Lindsay Murdoch, Darwin – Mick Slater, the commander of Australia's peacekeeping force in Dili, has revealed that he could not arrest East Timor's most wanted fugitive, Alfredo Reinado, during a secret meeting in the mountains last week because he was outnumbered.

"Me unarmed. Him surrounded by 11 heavily armed thugs. Call me a coward... it wasn't a smart thing to do," Brigadier Slater said yesterday. He confirmed that he and two East Timorese, one of them a Government official, had met the Australian-trained Major Reinado after agreeing to go unarmed to a rendezvous point in the country's south.

He said that Major Reinado, who led a mass escape from Dili's main jail in August, "proved yet again he is an intelligent man who is doing some stupid and foolish things".

"He claims that he is ready to come back to face justice and clear his name, but he insists he won't do that until everyone else he believes should face justice has done so," Brigadier Slater said.

A United Nations inquiry released this week in Dili blamed Major Reinado for firing the first shots in a bloody confrontation that plunged East Timor into crisis in May.
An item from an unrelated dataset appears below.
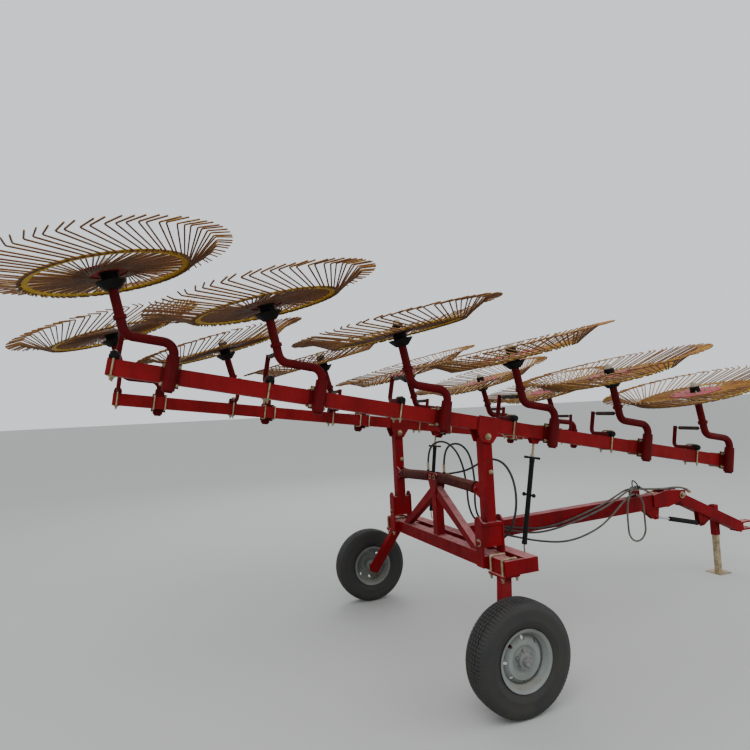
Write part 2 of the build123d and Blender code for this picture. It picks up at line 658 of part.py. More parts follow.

It recommended that he and at least nine of his men face prosecution over a gun battle in which five people died.

Brigadier Slater said that support for Major Reinado had withered since his escape. "Eventually he will come in," he said. "It will be either of his own free will or he will be forced in... it would be far better if he comes in voluntarily."

Major Reinado has criticised the credibility of the UN inquiry's findings, saying that one of his men, who was recommended for prosecution, was killed during the gun battle.

Brigadier Slater, who commands almost 1000 Australian troops deployed in Dili, said fears that the inquiry's findings might spark new unrest had proven to be unfounded. "People are responsibly accepting the report and thinking through its implications," he said.

The inquiry recommended that scores of police, soldiers and civilians be prosecuted over violence that erupted in Dili, forcing tens of thousands of people into squalid refugee camps.